People usually get promotions because of their outstanding achievements and success. But most good leaders realize a strange paradox while climbing the career ladder. As Sarah Thompson, CEO of global advertising firm Droga5, tells the New York Times: “There’s less glory the more senior you get.”

In a “Corner Office” interview with Adam Bryant, Thompson explains that her management philosophy involves directing her energy outward. “You have to constantly be thinking about how you’re going to make the whole team better. To do that, you have to be kind of selfless. It’s not about winning the meeting or feeling that people would be lost without you.”

The inverse relationship between seniority and glory can be uncomfortable for a lot of top performers. After all, studies show that from childhood, the right kind of praise makes us more intelligent, happy, and successful. But good management means caring less about getting credit, and more about giving it. Thompson’s advice represents an essential shift in mindset: What if we viewed promotion as commemorating one’s judgment, rather than one’s ability to execute difficult tasks? In this sense, seniority honors one’s ability to facilitate,not spearhead, success—to listen to others, develop good organizational strategies, and shepherd teams toward progress.

David Hassell, CEO of the software company 15Five, also promotes the notion that leaders should think of themselves as conductors, not champions. To communicate his values, he flips his company’s organizational chart upside-down. “Think of the CEO as the trunk of the tree — the one who holds and supports everyone in the organization to grow and keep the vision alive,” he writes on LinkedIn. “The support trickles up into the branches … It’s a shift from a management perspective of what can I get from you, to what do you need from me?” Satya Nadella, CEO of Microsoft, also riffs on this perspective, explaining that business leaders ought to be “learn-it-alls,” not “know-it-alls.”

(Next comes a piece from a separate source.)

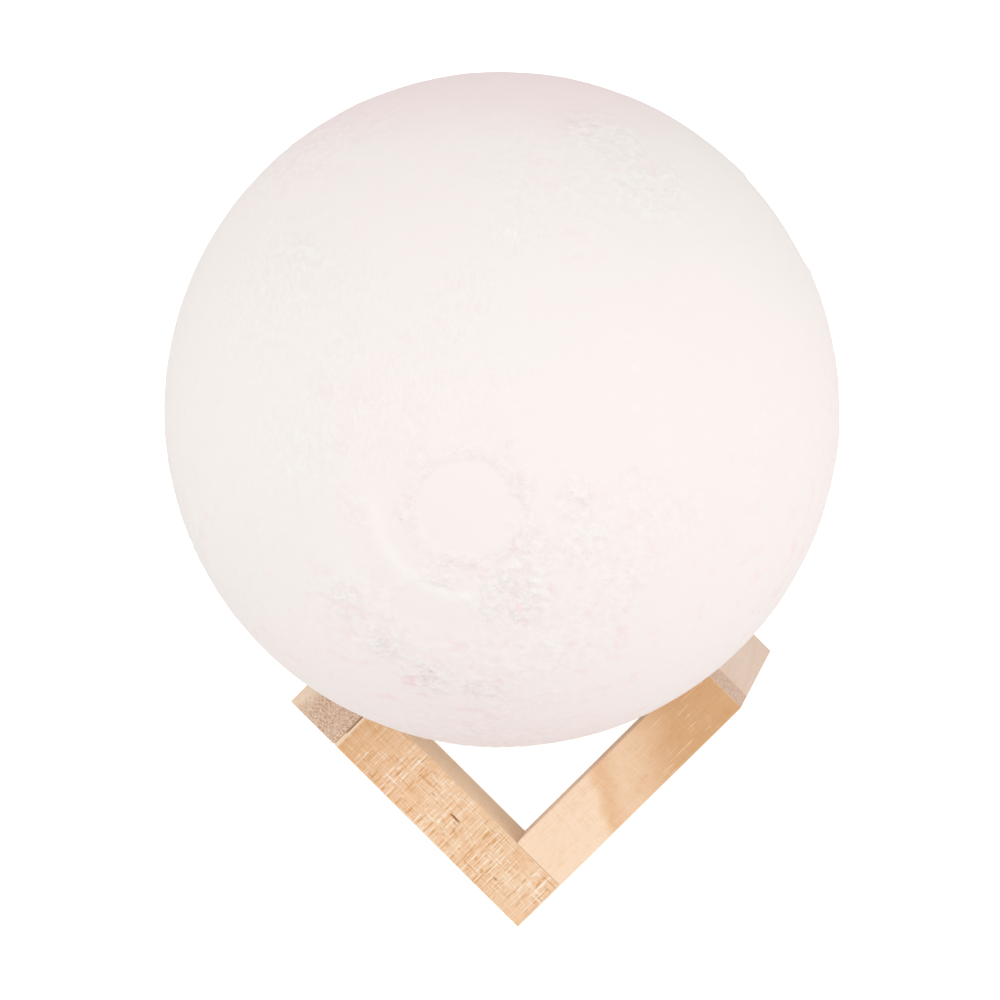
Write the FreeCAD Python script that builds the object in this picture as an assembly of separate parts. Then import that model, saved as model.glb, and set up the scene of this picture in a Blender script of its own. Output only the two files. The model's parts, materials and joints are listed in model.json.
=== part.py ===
import FreeCAD, Part
import math
import os

# Moon lamp: a hollow printed moon with a light module in its underside, resting on
# a crown of six square wooden bars.  Millimetres, +Z up, front is -Y.  The origin is
# on the crown's upright axis, at the surface that the lamp stands on.
#
# The crown follows six edges of a cube that stands on one corner: the zigzag of edges
# that misses the top and the bottom corner.  It has three feet and three peaks, and it
# repeats every third of a turn, so a foot bar and a peak bar make the whole crown.

Vector = FreeCAD.Vector
AXIS = Vector(0, 0, 1)
CENTRE = Vector(0, 0, 0)

# ---------------------------------------------------------------- driving dimensions
# Crown of bars
BAR_SIDE = 13.8
BAR_LENGTH = 59.0
BAR_ROUND = 0.4            # sanded edges
FOOT_FLAT = 1.0            # depth sanded off the corner that each foot stands on
DOWEL_DIAMETER = 6.0
DOWEL_LENGTH = 20.0
DOWEL_SLACK = 0.1          # glue gap round each dowel
DOWEL_END_SLACK = 0.5      # glue gap past each dowel's end

# Moon
MOON_DIAMETER = 150.0
SHELL_WALL = 2.4
SEAT_GAP = 0.3             # between the moon and the dished seat in each peak
SEAT_SINK = 2.3            # how far the dished seats let the moon down between the peaks
LAND_MARGIN = 1.0          # flat that shows round the cap

# Cap that closes the opening, held by snap tabs
CAP_LAP = 2.7              # width of the flange on the land
CAP_HEIGHT = 2.6
CAP_PLATE = 2.0
CAP_EDGE_ROUND = 1.0
NECK_SLACK = 0.3
NECK_WALL = 1.6
NECK_COLLAR = 0.8          # unslotted height of the neck
TAB_COUNT = 3
TAB_FIRST_ANGLE = 90.0
TAB_ANGLE = 30.0
TAB_REACH = 1.3
TAB_HEIGHT = 2.2
TAB_SLACK = 0.1            # between a tab's hook and the shell's floor

# Screws that hold cap, board and cup together
SCREW_COUNT = 3
SCREW_FIRST_ANGLE = 30.0
SCREW_INSET = 3.0          # from the cup's inner wall to a screw
SCREW_DIAMETER = 2.0
SCREW_LENGTH = 16.0
SCREW_HEAD_DIAMETER = 3.8
SCREW_HEAD_HEIGHT = 1.3
SCREW_HEAD_ROUND = 0.4
SCREW_HEAD_SLACK = 0.3
SCREW_HOLE_SLACK = 0.2
THREAD_SLACK = 0.03
DRIVE_SPAN = 2.3
DRIVE_WIDTH = 0.6
DRIVE_DEPTH = 0.7
POST_DIAMETER = 5.2

# Power button and the switch that it presses
BUTTON_DIAMETER = 10.0
BUTTON_PROUD = 0.5
BUTTON_TRAVEL = 0.8
BUTTON_SLACK = 0.2
BUTTON_EDGE_ROUND = 0.4
BUTTON_FLANGE_DIAMETER = 12.4
BUTTON_FLANGE_HEIGHT = 1.0
BUTTON_STEM_DIAMETER = 3.0
SWITCH_SIDE = 6.0
SWITCH_HEIGHT = 3.6
PLUNGER_DIAMETER = 3.4
PLUNGER_LENGTH = 2.2
PLUNGER_PROUD = 1.0        # length that stands out of the switch
PLUNGER_SLACK = 0.15

# Charging socket, round, for a 3.5 mm plug
SOCKET_GAP = 1.0           # between the button's flange and the socket
SOCKET_DIAMETER = 7.2
SOCKET_NOSE_DIAMETER = 5.6
SOCKET_NOSE_SLACK = 0.2
SOCKET_NOSE_RECESS = 0.4
SOCKET_BORE_DIAMETER = 3.6
SOCKET_BORE_DEPTH = 7.7
SOCKET_PIN_DIAMETER = 1.3
SOCKET_PIN_RECESS = 1.0

# Status light: a light pipe under a small lamp
PIPE_CIRCLE = 22.2
PIPE_DIAMETER = 3.0
PIPE_SHOULDER_DIAMETER = 4.2
PIPE_SHOULDER_HEIGHT = 1.0
PIPE_SLACK = 0.1
PIPE_GAP = 0.3             # to the lamp above it
STATUS_LED_SIZE = (1.6, 1.2, 0.8)

# Control board with its chips
BOARD_SLACK = 0.4          # between the board and the cup
BOARD_THICKNESS = 1.2
BOARD_STANDOFF = 7.6
CHIP_SIZE = (5.0, 3.6, 1.4)
CHIP_PLACES = ((9.5, 0.0), (-9.6, 1.2), (6.4, -9.8))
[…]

This mindset benefits leaders themselves as well as the people they manage. As Emily Esfahani Smith, author of The Power of Meaning: Crafting a Life That Matters, explains in Quartz, the 20th-century psychologist Erik Erikson theorized that in order to lead a meaningful life, humans had to master a certain value or skill at each developmental stage. The most significant task of adulthood, according to Erikson, is “generativity”—which Esfahani describes as “cultivating the next generation, or helping other people to accomplish their goals and reach their potential.”

“In other words, you’re a successful adult when you outgrow the natural selfishness of your childhood and youth—when you realize that life is no longer about charting your own course, but about helping others, whether it’s by raising children, mentoring colleagues, or creating something new and useful for the world,” writes Esfahani. “Generative people perceive themselves as part of a larger tapestry and seek to preserve it, however humbly, for future generations. This legacy gives their lives meaning.”

The idea that “there’s less glory the more senior you get” is inherently generative. Enacting this mantra demands great humility. But doing so makes leaders more open and receptive to the feedback, ideas, and collaboration necessary for ongoing group success.

Challenging as it may be to adopt this mindset, the result is a happier, more productive team. “It took me a while to realize that people are going to do things differently than me,” says Thompson. “I had to learn that it’s about setting up the outcomes and quality you want, and giving people more and more freedom to achieve that.”